[Description of the task] The lines to reproduce run from the first one through the line containing "rim_r = 0.5; // [0.3:0.1:0.8]". Reproduce them exactly.

____ Data block

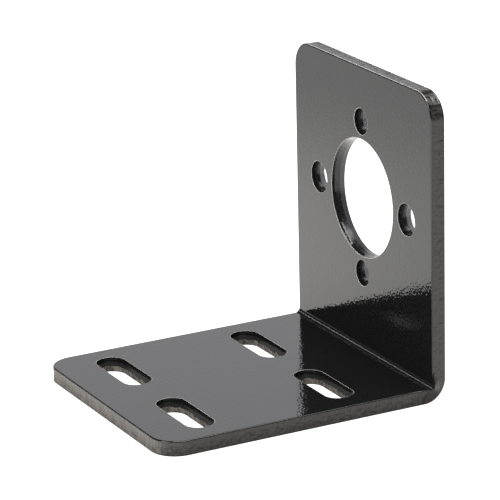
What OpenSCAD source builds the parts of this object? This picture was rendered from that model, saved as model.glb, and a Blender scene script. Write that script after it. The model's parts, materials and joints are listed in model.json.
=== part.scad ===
// Motor mounting bracket: one piece of steel plate, blanked, punched and folded once.
// Everything is in millimetres. X runs across the bracket, Y from the free end of the base
// to the back of the upright, and Z upwards. The origin is the middle of the bracket's
// footprint, on the plane that it stands on.

/* [Plate] */
// Thickness of the plate, with its paint
plate_t = 5; // [4:0.1:6]
// Width of both legs
plate_w = 86.6; // [78:0.2:120]
// Height of the upright, from the underside of the base
upright_h = 100; // [92:1:140]
// Length of the base, from the back of the upright
base_l = 99.6; // [92:0.2:150]
// Radius of the four outer corners
corner_r = 8.8; // [4:0.2:14]
// Radius that blanking and paint leave along every outer rim
rim_r = 0.5; // [0.3:0.1:0.8]

/* [Bend] */
// Radius inside the bend
bend_inner_r = 2.2; // [1.4:0.2:2.6]
// How much thinner the metal is halfway round the bend
bend_thin = 0.15; // [0:0.05:0.5]
// How far the squeezed metal swells out at each end of the bend
swell_out = 2; // [0.5:0.1:2.5]
// How far the swell's flank runs down from its top
swell_run = 4.3; // [4:0.1:4.6]

/* [Motor face] */
// Height of the pilot bore's centre
bore_h = 56.4; // [46:0.2:68]
// Diameter of the pilot bore
bore_d = 39; // [24:0.1:40.4]
// Distance between the two bolt holes beside the bore
side_bolt_gap = 55.9; // [51.5:0.1:64]
// Diameter of the two bolt holes beside the bore
side_bolt_d = 10.1; // [6:0.1:13.5]
// Distance between the bolt holes above and below the bore
tall_bolt_gap = 50.9; // [49.5:0.1:64]
// Diameter of the bolt holes above and below the bore
tall_bolt_d = 8.2; // [5:0.1:9.6]

/* [Base slots] */
// Overall length of each slot, across the base
slot_l = 28.1; // [16:0.1:36]
// Width of each slot
slot_w = 9.4; // [6:0.1:14]
// Distance between the middles of the two slots in a row
slot_gap = 43.7; // [38:0.1:50]
// Distance from the back of the upright to the first row of slots
near_row = 32.1; // [24:0.1:40]
// Distance from the back of the upright to the second row of slots
far_row = 81.2; // [60:0.1:84]

/* [Punched holes] */
// Radius of the rolled-in rim where the punch went in
roll_r = 0.5; // [0.3:0.1:0.8]
// Depth of the smooth cut band, from the face that the punch went in
land_depth = 3; // [1.5:0.1:3.5]
// How much wider the broken-out far side is, all round
breakout = 0.1; // [0.05:0.05:0.5]
// Radius of the rim on the broken-out side
exit_r = 0.25; // [0.1:0.05:0.4]

/* [Hidden] */
$fn = 128;

// The metal is thinner in the bend, so its outside is a rounder arc than the plate alone gives
bend_outer_r = bend_inner_r + plate_t + bend_thin / (sqrt(2) - 1);
// Depth of the inner arc's centre, from the back of the upright and from the underside
bend_centre = plate_t + bend_inner_r;

// The swell goes round an axis between the inner arc and its centre. Its top is where the inner
// arc comes nearest to that axis.
swell_centre = plate_t + 0.55 * bend_inner_r;
swell_top = (1 - 0.45 * sqrt(2)) * bend_inner_r;
// Radius of the swell's hollow flank, and where it meets the side edge
flank_r = (swell_run * swell_run + swell_out * swell_out) / (2 * swell_out);
flank_end = swell_top + swell_run;
// Past the flank, the rims' rounding fades in over this length
rim_fade = 4;
// The flank dips below the side edge by this much, to meet it at a small angle
dip = 0.04;

// How far cutting tools stand clear of the faces
clear = 1;

// Both legs are drawn lying down. The face on z = 0 is the outside of the fold, the one on
// z = plate_t the inside, and the leg runs from the fold's corner at y = 0 towards -Y.

// Turns what is drawn as a lying leg into the upright
module as_upright() {
    mirror([0, 1, 1])
        children();
}

// Keeps what is drawn at +X and adds its twin at -X
module both_sides() {
    children();
    mirror([1, 0, 0])
        children();
}

// Extrudes a side view, drawn in Y and Z, across the bracket
module across(width) {
    rotate([90, 0, 90])
        linear_extrude(width, center = true)
            children();
}

// What is left of a square corner once a quarter round has taken its place
module round_off(r) {
    difference() {
        square(r);
        circle(r);
    }
}

// Section through a blanked edge: a slab from x = 0 to x = run with both its rims rounded
module edge_section(run) {
    difference() {
        square([run, plate_t]);
        translate([run - rim_r, plate_t - rim_r])
            round_off(rim_r);
        translate([run - rim_r, rim_r])
            rotate(-90)
                round_off(rim_r);
    }
}

// A lying leg from y = -root to its free end, with round corners and rounded rims
module leg(leg_l, root) {
    straight_end = leg_l - corner_r;
    corner_x = plate_w / 2 - corner_r;
    // The long straight part
    translate([0, -root, 0])
        rotate([90, 0, 0])
            linear_extrude(straight_end - root) {
                edge_section(plate_w / 2);
                mirror([1, 0])
                    edge_section(plate_w / 2);
            }
    // The free end between the corners
    translate([0, -straight_end, 0])
        rotate([90, 0, -90])
            linear_extrude(2 * corner_x, center = true)
                edge_section(corner_r);
    // The corners
    both_sides()
        translate([corner_x, -straight_end, 0])
            rotate(-90)
                rotate_extrude(angle = 90)
                    edge_section(corner_r);
}

// Side view of the air inside the fold
module fold_air() {
    far = 2 * bend_outer_r;
    difference() {
        translate([-far, plate_t])
            square(far - plate_t);
        translate([-bend_centre, plate_t])
            square(bend_inner_r);
    }
    translate([-bend_centre, bend_centre])
        circle(bend_inner_r);
}

// The bend: a quarter round with rounded rims, less the air inside the fold
module bend() {
    difference() {
        translate([0, -bend_outer_r, bend_outer_r])
            rotate([90, 0, 90])
                rotate(-90)
                    rotate_extrude(angle = 90)
                        rotate(-90)
                            translate([-plate_w / 2, 0])
                                bend_section();
        across(plate_w + 2 * clear)
            fold_air();
    }
}

// Section of the bend's quarter round: across the plate in x, outwards from its centre in y
module bend_section() {
    difference() {
        square([plate_w, bend_outer_r]);
        translate([plate_w - rim_r, bend_outer_r - rim_r])
            round_off(rim_r);
        translate([rim_r, bend_outer_r - rim_r])
            rotate(90)
                round_off(rim_r);
    }
}

// Half section of a punched hole: rolled-in rim, smooth cut band, wider broken-out far side
module punched_section(hole_r) {
    land_z = plate_t - land_depth;
    far_r = hole_r + breakout;
    translate([0, -clear])
        square([hole_r, plate_t + 2 * clear]);
    translate([hole_r + roll_r, plate_t - roll_r])
        rotate(90)
            round_off(roll_r);
    translate([0, plate_t])
        square([hole_r + roll_r, clear]);
    polygon([[0, land_z], [hole_r, land_z], [far_r, exit_r], [far_r, 0], [0, 0]]);
    translate([far_r + exit_r, exit_r])
        rotate(180)
            round_off(exit_r);
    translate([0, -clear])
        square([far_r + exit_r, clear]);
}

// Round hole through a lying leg
module punched_hole(hole_d) {
    rotate_extrude()
        punched_section(hole_d / 2);
}

// Round-ended hole through a lying leg, long way along X
module punched_slot(length, width) {
    run = length - width;
    for (turn = [0, 180])
        rotate(turn)
            translate([run / 2, 0, 0])
                rotate(-90)
                    rotate_extrude(angle = 180)
                        punched_section(width / 2);
    across(run) {
        punched_section(width / 2);
        mirror([1, 0])
            punched_section(width / 2);
    }
}

// The pilot bore and its four bolt holes
module motor_holes() {
    translate([0, -bore_h, 0]) {
        punched_hole(bore_d);
        for (side = [-1, 1]) {
            translate([side * side_bolt_gap / 2, 0, 0])
                punched_hole(side_bolt_d);
            translate([0, side * tall_bolt_gap / 2, 0])
                punched_hole(tall_bolt_d);
        }
    }
}

// The four slots of the base
module base_slots() {
    for (row = [near_row, far_row])
        for (side = [-1, 1])
            translate([side * slot_gap / 2, -row, 0])
                punched_slot(slot_l, slot_w);
}

// Half section of the swell about its axis: a hollow flank above the side edge, then a slope that
// lets the rims' rounding fade in
module swell_section() {
    fade_end = flank_end + rim_fade;
    difference() {
        translate([0, -clear])
            square([flank_end, clear + swell_out]);
        translate([flank_end, flank_r - dip])
            circle(flank_r);
    }
    polygon([[0, -clear], [fade_end, -clear], [fade_end, -rim_r], [flank_end, -dip], [0, -dip]]);
}

// Side view of the plate near the fold, less a skin on its outside where the outer rims round
module swell_profile() {
    skin = rim_r + dip;
    reach = 2 * (flank_end + rim_fade);
    difference() {
        translate([-reach, skin])
            square(reach - skin);
        translate([-reach, plate_t])
            square([reach - bend_centre, reach]);
        translate([-reach, bend_centre])
            square([reach - plate_t, reach]);
        translate([-bend_centre, bend_centre])
            circle(bend_inner_r);
        translate([-bend_outer_r, bend_outer_r])
            rotate(-90)
                difference() {
                    square(bend_outer_r);
                    circle(bend_outer_r - skin);
                }
    }
}

// Metal squeezed out sideways at the ends of the bend
module bend_swell() {
    intersection() {
        both_sides()
            translate([plate_w / 2, -swell_centre, swell_centre])
                rotate([90, 0, 90])
                    rotate_extrude()
                        swell_section();
        across(plate_w + 3 * swell_out)
            swell_profile();
    }
}

module bracket() {
    color([0.07, 0.07, 0.08])
        translate([0, base_l / 2, 0]) {
            difference() {
                leg(base_l, bend_outer_r);
                base_slots();
            }
            as_upright()
                difference() {
                    leg(upright_h, bend_outer_r);
                    motor_holes();
                }
            bend();
            bend_swell();
        }
}

bracket();
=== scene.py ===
"""Motor mounting bracket of folded steel plate, coated gloss black, on a pale studio floor.

The plate is modelled the way it is made: blanked and punched flat, folded once, then coated. Lengths in
the code are in millimetres, and meshes are made in metres. The studio's lengths are in metres.

In a point of the plate the first number runs across it, the second from the back of the upright
towards the free end of the base, and the third upwards from the underside.
"""

import json
import math
from collections import namedtuple

import bmesh
import bpy
import numpy as np
from bpy.props import FloatProperty, FloatVectorProperty, PointerProperty, StringProperty
from mathutils import Matrix, Vector, geometry, noise


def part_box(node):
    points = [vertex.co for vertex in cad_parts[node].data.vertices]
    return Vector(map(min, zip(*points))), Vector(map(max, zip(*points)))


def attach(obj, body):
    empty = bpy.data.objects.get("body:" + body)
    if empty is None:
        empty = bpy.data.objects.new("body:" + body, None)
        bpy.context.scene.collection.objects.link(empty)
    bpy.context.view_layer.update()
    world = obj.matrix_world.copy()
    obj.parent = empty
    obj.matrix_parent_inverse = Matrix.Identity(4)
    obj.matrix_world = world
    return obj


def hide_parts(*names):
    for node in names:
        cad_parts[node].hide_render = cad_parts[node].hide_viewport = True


bl_info = {
    "name": "Motor mounting bracket",
    "version": (1, 0, 0),
    "blender": (4, 5, 0),
    "location": "3D View > Sidebar > Bracket",
    "description": "Builds a folded, punched and coated motor mounting bracket with its studio",
    "category": "Add Mesh",
}

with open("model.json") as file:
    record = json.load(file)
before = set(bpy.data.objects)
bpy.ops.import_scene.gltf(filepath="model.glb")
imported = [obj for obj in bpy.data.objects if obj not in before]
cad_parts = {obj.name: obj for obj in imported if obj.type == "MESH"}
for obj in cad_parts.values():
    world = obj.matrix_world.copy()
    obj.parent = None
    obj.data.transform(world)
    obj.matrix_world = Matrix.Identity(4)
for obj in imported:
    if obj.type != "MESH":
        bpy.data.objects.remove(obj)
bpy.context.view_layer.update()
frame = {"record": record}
MOUNTS = {mount["name"]: mount for mount in frame["record"]["mounts"]}

MM = 0.001
LOW, HIGH = (np.array(corner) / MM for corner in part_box("bracket"))
UPRIGHT_H = HIGH[2] - LOW[2]
BASE_L = HIGH[1] - LOW[1]
BACK_Y = HIGH[1]

# Above this height a cut edge belongs to the upright, and below it to the base
FOLD_TOP = 6.0
# The shear's scores run through the plate, so the grain pattern's scale that way is this share of its
# scale along the edge
SCORE_SHARE = 0.3

# Material slots of the plate's mesh
FACE, EDGE_CUT, EDGE_TORN, EDGE_END_PAINTED_LIGHT, HOLE_CUT, HOLE_TORN, HOLE_GREY, HOLE_LIGHT, PAINTED_RIM_HIGHLIGHT = range(9)

# Rows of quads through the outer edge: in each rounded rim, and in the wall between the rims
RIM_ROWS, WALL_ROWS = 5, 14
# Rows of quads through a hole's wall: in the rolled-in rim, the smooth cut band, the torn part and the
# rim on the far side. In the first rows of the cut band the coat is as full as on the faces.
ROLL_ROWS, BAND_ROWS, TORN_ROWS, EXIT_ROWS = 5, 9, 6, 2
FULL_COAT_ROWS = 4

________

[Reply to the task]
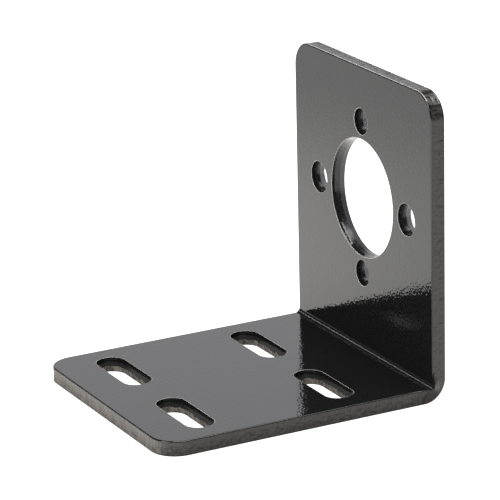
What OpenSCAD source builds the parts of this object? This picture was rendered from that model, saved as model.glb, and a Blender scene script. Write that script after it. The model's parts, materials and joints are listed in model.json.
=== part.scad ===
// Motor mounting bracket: one piece of steel plate, blanked, punched and folded once.
// Everything is in millimetres. X runs across the bracket, Y from the free end of the base
// to the back of the upright, and Z upwards. The origin is the middle of the bracket's
// footprint, on the plane that it stands on.

/* [Plate] */
// Thickness of the plate, with its paint
plate_t = 5; // [4:0.1:6]
// Width of both legs
plate_w = 86.6; // [78:0.2:120]
// Height of the upright, from the underside of the base
upright_h = 100; // [92:1:140]
// Length of the base, from the back of the upright
base_l = 99.6; // [92:0.2:150]
// Radius of the four outer corners
corner_r = 8.8; // [4:0.2:14]
// Radius that blanking and paint leave along every outer rim
rim_r = 0.5; // [0.3:0.1:0.8]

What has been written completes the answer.